Quick update from the field of CASP (Computer Assisted Synthesis Planning) by Thakkar / Kogey / Reymond / Engkvist / Bjerrum in a recent ChemRxiv article (DOI). In it they bring artificial intelligence to retrosynthetic analysis, a particular chemical human art thus far obtained "through years of experience and exposure to a variety of both successful and failed chemistry". According to the authors CASP exists to "complement" this process but we all know better.

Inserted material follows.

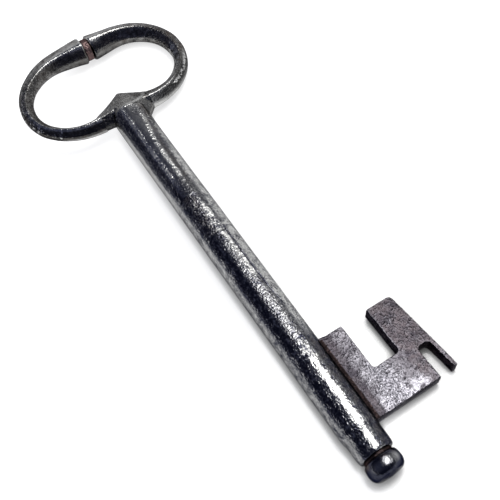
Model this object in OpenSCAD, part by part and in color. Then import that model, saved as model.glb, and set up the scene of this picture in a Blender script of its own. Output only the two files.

The new work builds on earlier 2017 work by Segler / Prauss / Waller (DOI) with key elements a 12 million chemical reaction training set and a Monte Carlo tree search, an algorithm otherwise frequently used in game intelligence for example AlphaGo. The algorithm de-constructs a molecule in a tree fashion with a new leaf generating molecular fragments as nodes. A filter step determines if reverse reaction for each deconstruction is feasible based on real-life chemistry. Continue until you end up with a set of commercially available chemicals. The Reaxys database was used for the generation of the transformation rules in the filter step. For the training step 100 million artificial negative reactions were added because negative results in organic chemistry are seldomly reported.
In the new Thakkar work the chemical reaction set is expanded with that of open-source USPTO database (patents). The entire dataset can be broken down into specific chemical transformations. Nice to know there are 137803 different nitro to amino conversions. It is noted that the overlap in data between USPTO and Reaxys is only 7.4%. The authors mention that it does not help that in patents many key reaction data are found inserted in reaction scheme images and can therefore not be machine-extracted. Also new is the inclusion of protection and deprotection reactions. One interesting find was that the open-source USPTO dataset was sufficient to find reaction routes for all the top-125 pharmaceuticals and that under 4 seconds each.
Is there such a thing as retrosynthesis competitions? Yes! The 7th National SCI/RSC Retrosynthesis Competition will be held on 13 March 2020 (link). The terms and conditions do not prohibit AI machines from entering.